Contribution short abstract
Inequalities in uses, access and reach of AI in South Asian society is hard to ignore. If we have to understand these inequalities related to AI, then we need to explore it on the basis of case study.. This study is trying to do the same.
Contribution long abstract
AI’s real value lies in its collaboration with human expertise, complementing rather than replacing human effort. This ties to another myth about AI being unbiased (Nussbaum, 2023). In reality, AI's fairness and productivity depends on the data and algorithms behind it. An example of this is the growing research on gender bias in machine translation systems like Google Translate.(Farkas & Németh, 2022)
The need for deeper exploration of AI's capabilities and limitations is often driven by tech enthusiasts, predominantly males, who spend more time engaging with AI technologies (Humlum & Vestergaard, 2024). On the other hand, females tend to use AI more frequently but exhibit greater concerns (Bouzar et al., 2024).

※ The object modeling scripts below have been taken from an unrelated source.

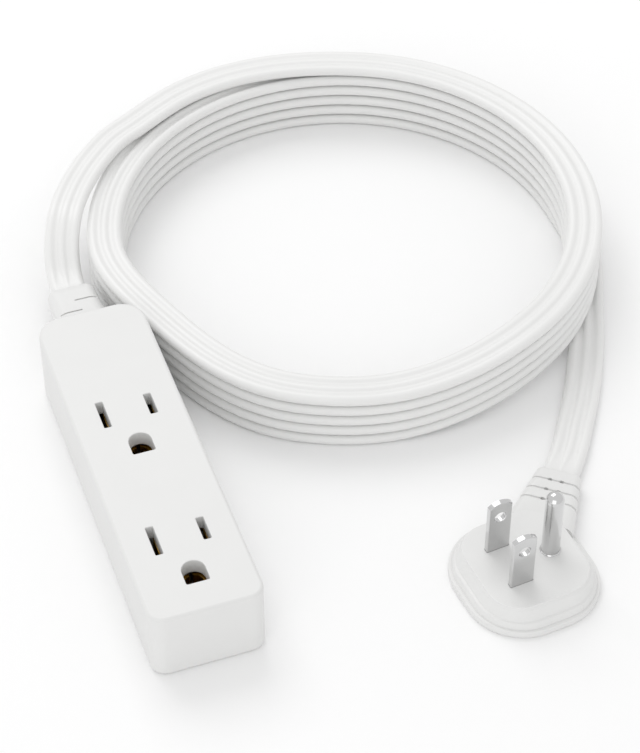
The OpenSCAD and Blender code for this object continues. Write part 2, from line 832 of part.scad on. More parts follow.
module plug_live_core() {
    over_z = tail_z + tail_t + core_r + 0.4;
    plug_core([[live_crimp[0] + plug_crimp_l, live_crimp[1], plug_crimp_z],
               [live_crimp[0] + plug_crimp_l + 1.5, live_crimp[1], plug_crimp_z + 0.2],
               [ground_at[0] + 0.4, live_at[1] + 0.5, over_z],
               [ground_at[0] + 4.1, -core_pitch + 0.3, over_z],
               [core_exit - 1.2, -core_pitch, core_z],
               [core_exit, -core_pitch, core_z]]);
}

module plug_neutral_core() {
    plug_core([[neutral_crimp[0] + plug_crimp_l, neutral_crimp[1], plug_crimp_z],
               [neutral_crimp[0] + plug_crimp_l + 1, neutral_crimp[1], plug_crimp_z],
               [core_exit - 2, core_pitch + 1, core_z],
               [core_exit - 0.8, core_pitch, core_z],
               [core_exit, core_pitch, core_z]]);
}

module plug_ground_core() {
    plug_core([[ground_crimp[0] + plug_crimp_l, ground_crimp[1], plug_crimp_z],
               [core_exit - 0.4, 0.1, core_z],
               [core_exit, 0, core_z]]);
}

module plug_copper_ends() {
    color(copper)
        at_relief()
            for (at = [live_crimp, neutral_crimp, ground_crimp])
                translate([at[0], at[1], plug_crimp_z])
                    rotate([0, 90, 0])
                        cylinder(r = copper_r, h = plug_crimp_l);
}

block_front_cover();
block_rear_cover();
block_screws();
block_live_bar();
block_neutral_bar();
block_ground_bar();
block_strain_relief();
block_live_core();
block_neutral_core();
block_ground_core();
block_copper_ends();
cord_lead_block();
cord_coil();
cord_lead_plug();
plug_strain_relief();
plug_back_plate();
plug_body();
plug_prong_carrier();
plug_live_blade();
plug_neutral_blade();
plug_ground_pin();
plug_live_core();
plug_neutral_core();
plug_ground_core();
plug_copper_ends();
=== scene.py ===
"""A flat three-core extension cord, dressed for the studio.

The cord with its coil, the socket block and the low plug are classes. Sizes are in millimetres, in
the frame of the solids: the origin is the bottom centre of the block, +Y points to its cord end.
"""

import logging
import math
from dataclasses import dataclass
from enum import Enum
from typing import Callable, Iterable, Sequence

import bmesh
import bpy
from mathutils import Matrix, Vector

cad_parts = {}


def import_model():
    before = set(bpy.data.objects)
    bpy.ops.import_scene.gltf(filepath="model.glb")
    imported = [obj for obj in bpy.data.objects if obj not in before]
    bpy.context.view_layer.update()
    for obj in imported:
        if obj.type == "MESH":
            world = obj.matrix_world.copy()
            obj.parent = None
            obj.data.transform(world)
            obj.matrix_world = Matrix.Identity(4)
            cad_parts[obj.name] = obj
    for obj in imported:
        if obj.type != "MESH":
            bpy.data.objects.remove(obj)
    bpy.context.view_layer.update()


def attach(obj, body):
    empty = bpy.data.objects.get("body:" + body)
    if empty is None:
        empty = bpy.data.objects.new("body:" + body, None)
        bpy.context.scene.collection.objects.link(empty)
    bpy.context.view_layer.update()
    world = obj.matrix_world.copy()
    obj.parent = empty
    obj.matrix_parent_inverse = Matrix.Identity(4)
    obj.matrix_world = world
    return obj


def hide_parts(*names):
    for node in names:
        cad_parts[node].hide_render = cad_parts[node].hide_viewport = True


MM = 0.001
BODY = "root"
LOG = logging.getLogger("extension_cord")

# How far a tool runs past the face that it cuts, and a part into what it is joined to.
SPARE = 1.0
# Corner radius of an opening whose corners are sharp.
CRISP = 0.1
# The least corner radius that an outline keeps as it is drawn in.
LEAST_R = 0.05

Flat = tuple[float, float]
Spot = tuple[float, float, float]
Ring = list[Vector]
Piece = bpy.types.Object
Axis = Callable[[float, float], Vector]


# ---------------- finishes


def linear(code: str) -> tuple[float, float, float, float]:
    """Turn an sRGB hex colour into the linear values that a shader takes.

    Args:
        code: Six hex digits.

    Returns:
        Red, green, blue and an alpha of 1.
    """
    parts = [int(code[i : i + 2], 16) / 255 for i in (0, 2, 4)]
    bent = [p / 12.92 if p <= 0.04045 else ((p + 0.055) / 1.055) ** 2.4 for p in parts]
    return (bent[0], bent[1], bent[2], 1.0)


def add_node(
    tree: bpy.types.NodeTree,
    kind: str,
    settings: dict[str, object] | None = None,
    links: dict[str, bpy.types.NodeSocket] | None = None,
) -> bpy.types.Node:
    """Add one node with its settings and links.

    Args:
        tree: The node tree to add to.
        kind: The node's type name.
        settings: Values by input name, or by attribute where no input has that name.
        links: Output sockets by the name of the input that they feed.

    Returns:
        The new node.
    """
    node = tree.nodes.new(kind)
    for name, value in (settings or {}).items():
        if name in node.inputs:
            node.inputs[name].default_value = value
        else:
            setattr(node, name, value)
    for name, socket in (links or {}).items():
        tree.links.new(socket, node.inputs[name])
    return node


class Surface(Enum):
    """How a surface was made, which sets the direction of its fine marks."""

    MOULDED = (1.0, 1.0, 1.0)
    ROLLED = (1.0, 1.0, 0.12)
    DRAWN = (1.0, 1.0, 0.3)


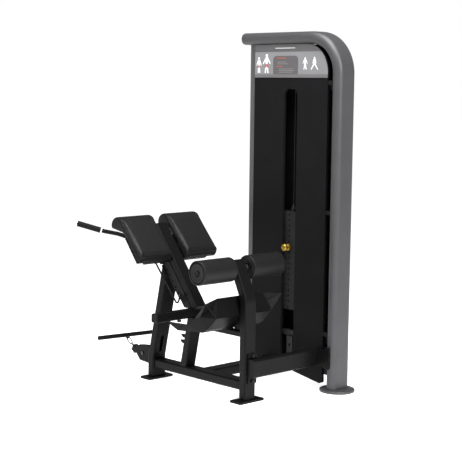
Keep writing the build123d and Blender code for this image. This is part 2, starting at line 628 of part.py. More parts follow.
PULLEY_AXLE_R, SMALL_AXLE_R = 8.0, 5.0
sheaves = (
    ("top_sheave", top_plane, PULLEY_TOP_R, PULLEY_AXLE_R),
    ("base_sheave", base_plane, BASE_R, SMALL_AXLE_R),
    ("corner_sheave", corner_plane, CORNER_R, SMALL_AXLE_R),
    ("low_sheave", low_plane, SHEAVE_R, PULLEY_AXLE_R),
)
for sheave_name, plane, pitch_r, bore_r in sheaves:
    with BuildPart() as wheel:
        sheave(plane, pitch_r, SHEAVE_T, bore_r + 0.05)
    finish(wheel, sheave_name)

with BuildPart() as sheave_axles:
    axle(top_plane, PULLEY_AXLE_R, -14, 14, 11)
    axle(base_plane, SMALL_AXLE_R, -13, 13, 8)
    with BuildSketch(corner_plane.offset(BEAM_Z0 + WALL - CABLE_Z)):
        Circle(SMALL_AXLE_R)
    extrude(amount=BEAM_Z1 - BEAM_Z0 - 2 * WALL)
finish(sheave_axles, "sheave_axles")

with BuildPart() as sheave_brackets:
    for side in (-1, 1):
        with BuildSketch(top_plane.offset(side * 12 - 2)):
            with Locations((0, 58.5)):
                Rectangle(56, 153)
            Circle(PULLEY_AXLE_R + 0.01, mode=Mode.SUBTRACT)
        extrude(amount=4)
    with BuildSketch(Plane.XY.offset(TOWER_TOP_Z - TOWER_TUBE / 2 - 4)):
        with Locations(((STACK_X + RETURN_X) / 2, STACK_Y)):
            Rectangle(90, 40)
    extrude(amount=4)
    for side in (-1, 1):
        with BuildSketch(base_plane.offset(side * 11 - 2)):
            with Locations((0, (BEAM_Z0 + WALL - CABLE_Z - BASE_R) / 2 + 7)):
                Rectangle(30, CABLE_Z + BASE_R - BEAM_Z0 - WALL + 14)
            Circle(SMALL_AXLE_R + 0.01, mode=Mode.SUBTRACT)
        extrude(amount=4)
finish(sheave_brackets, "sheave_brackets")

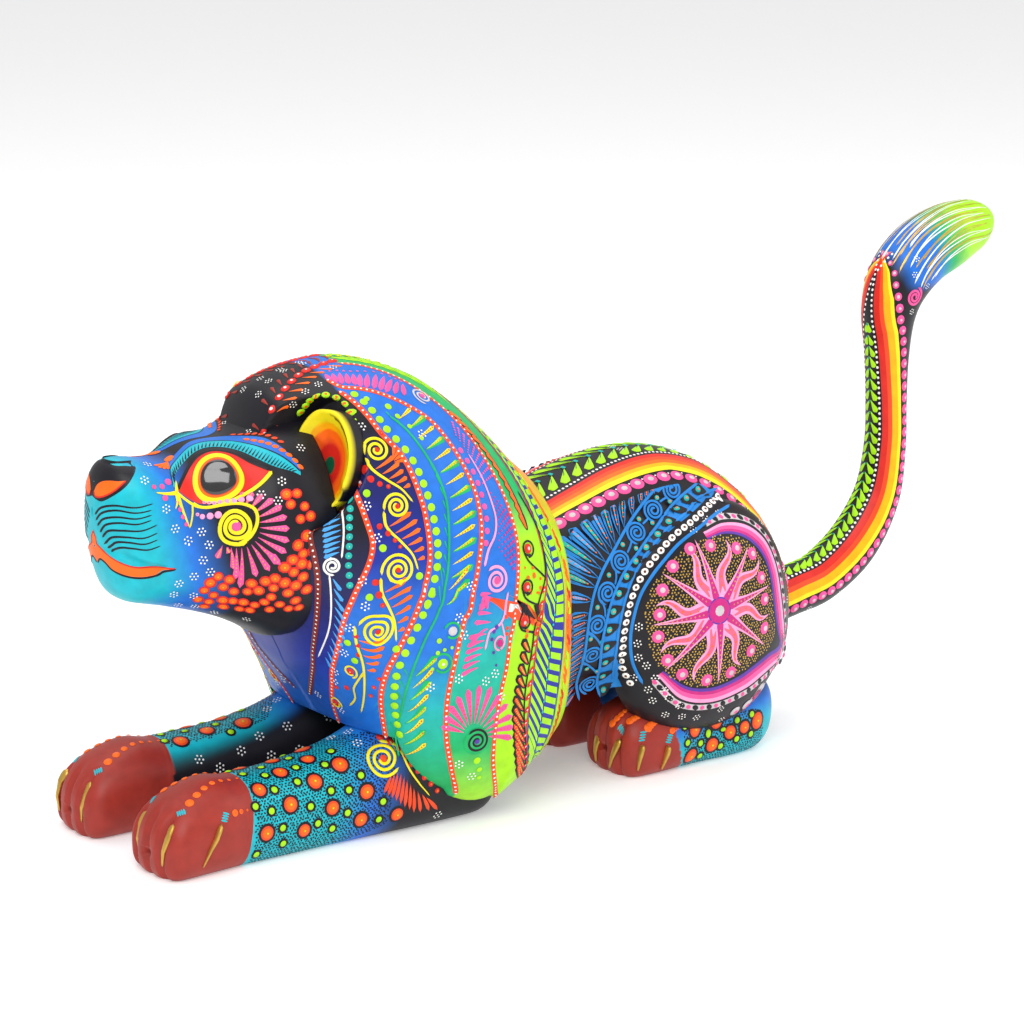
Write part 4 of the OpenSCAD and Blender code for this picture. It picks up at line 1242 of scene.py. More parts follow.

These concerns are often rooted more in fear of the unknown than in factual experiences, but there is a cost to this.
All predictive models, AI included, are more accurate when they incorporate diverse human experiences, much in line with the Diversity prediction theorem. The fact that AI is growing at such a pace while leaving behind many under-representative groups, because of these apprehensions, is dangerous for the society, as disparities like these could exacerbate economic inequality among diverse groups. (Aldasoro et al., 2024)
Underscoring the need for data-driven analysis and anecdotal research to clarify AI’s true capabilities and limitations, this study will be an attempt at showing what are the costs of AI moving forward with this racial and gender gap by using Case Study method.